* Start Stored data *

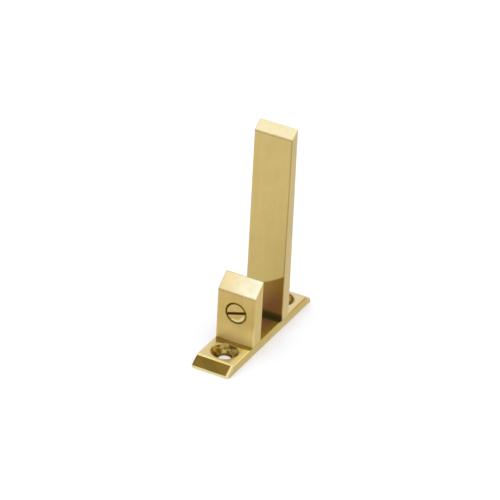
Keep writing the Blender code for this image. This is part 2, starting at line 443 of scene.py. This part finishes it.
def pin_hole_cutter(x, y, low, high):
    """Clearance for an assembly screw: its countersink in the bar and a hole up to high."""
    shank_hole = PIN_RADIUS + PIN_SHANK_CLEARANCE
    profile = [
        (0.0, high),
        (shank_hole, high),
        (shank_hole, low + PIN_HEAD_RIM + PIN_HEAD_RADIUS - PIN_RADIUS),
        (PIN_HEAD_RADIUS + PIN_HEAD_CLEARANCE, low + PIN_HEAD_RIM),
        (PIN_HEAD_RADIUS + PIN_HOLE_FLARE, -PIN_HOLE_REACH),
        (0.0, -PIN_HOLE_REACH),
    ]
    cutter = turned("pin_hole", profile, steps=PIN_HOLE_STEPS)
    cutter.location = (x, y, 0.0)
    return cutter


def pin_boxes():
    """Lowest and highest corner of each assembly screw."""
    return {node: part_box(node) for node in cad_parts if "_screw_" in node}


def cut_pin_holes(obj, owners):
    """Cut the holes of the assembly screws that belong to these uprights ("lug", "post")."""
    for node, (low, high) in pin_boxes().items():
        if node.split("_")[0] in owners:
            middle = (Vector(low) + Vector(high)) / 2
            cut(obj, pin_hole_cutter(middle.x, middle.y, low[2], high[2] + PIN_TIP_CLEARANCE))


def make_base_plate(material):
    low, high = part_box("base_plate")
    outline = [
        (low[1], low[2]),
        (high[1], low[2]),
        (high[1], low[2] + END_LAND),
        (high[1] - END_BEVEL_RUN, high[2]),
        (low[1] + END_BEVEL_RUN, high[2]),
        (low[1], low[2] + END_LAND),
    ]
    bar = prism("floor_bar", outline, high[0], material)
    middle = (low[2] + high[2]) / 2

    def radius_of(a, b):
        if abs(a.z - b.z) > END_LAND / 2:
            return CORNER_ROUND
        return BAR_EDGE_ROUND if a.z > middle else 0.0

    round_edges(bar, radius_of, BAR_ROUND_STEPS)
    for y in (low[1] + FRONT_HOLE_INSET, high[1] - REAR_HOLE_INSET):
        cut(bar, floor_hole_cutter(y, high[2]))
    cut_pin_holes(bar, ("lug", "post"))
    weighted_normals(finished(bar, SHARP_DEGREES))
    stand_for(bar, "base_plate", "frame")


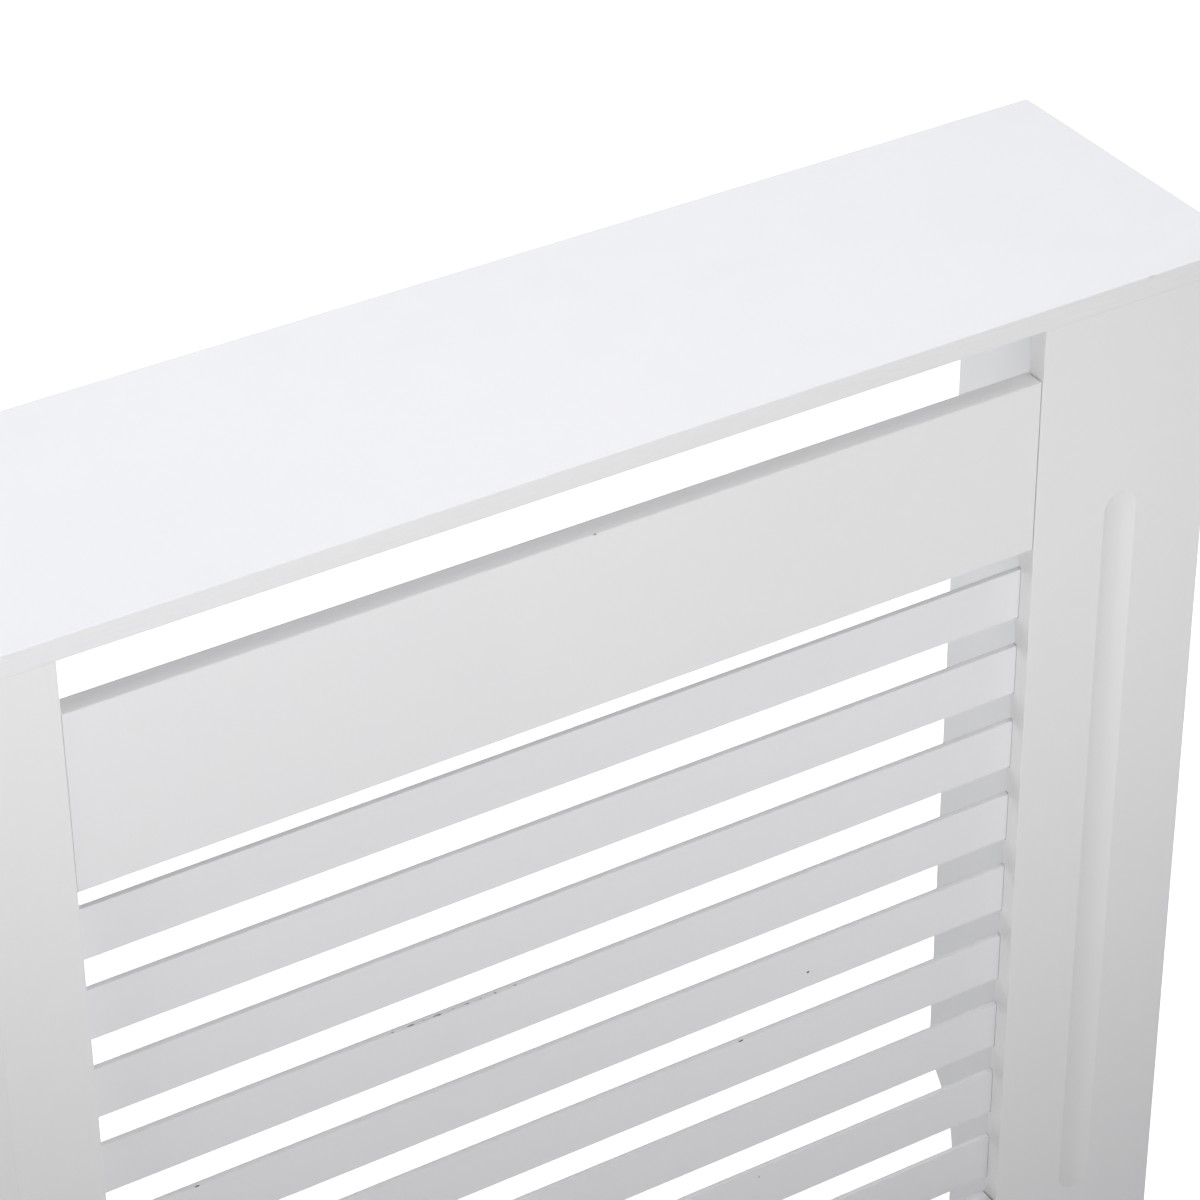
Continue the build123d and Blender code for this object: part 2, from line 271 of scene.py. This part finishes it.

* End Stored data *

Everything from the first line of the data through the line containing "part_box(node) for node" should be echoed exactly. Add nothing.

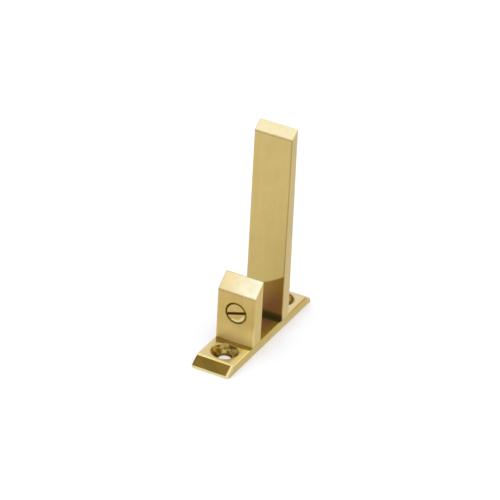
Keep writing the Blender code for this image. This is part 2, starting at line 443 of scene.py. This part finishes it.
def pin_hole_cutter(x, y, low, high):
    """Clearance for an assembly screw: its countersink in the bar and a hole up to high."""
    shank_hole = PIN_RADIUS + PIN_SHANK_CLEARANCE
    profile = [
        (0.0, high),
        (shank_hole, high),
        (shank_hole, low + PIN_HEAD_RIM + PIN_HEAD_RADIUS - PIN_RADIUS),
        (PIN_HEAD_RADIUS + PIN_HEAD_CLEARANCE, low + PIN_HEAD_RIM),
        (PIN_HEAD_RADIUS + PIN_HOLE_FLARE, -PIN_HOLE_REACH),
        (0.0, -PIN_HOLE_REACH),
    ]
    cutter = turned("pin_hole", profile, steps=PIN_HOLE_STEPS)
    cutter.location = (x, y, 0.0)
    return cutter


def pin_boxes():
    """Lowest and highest corner of each assembly screw."""
    return {node: part_box(node) for node in cad_parts if "_screw_" in node}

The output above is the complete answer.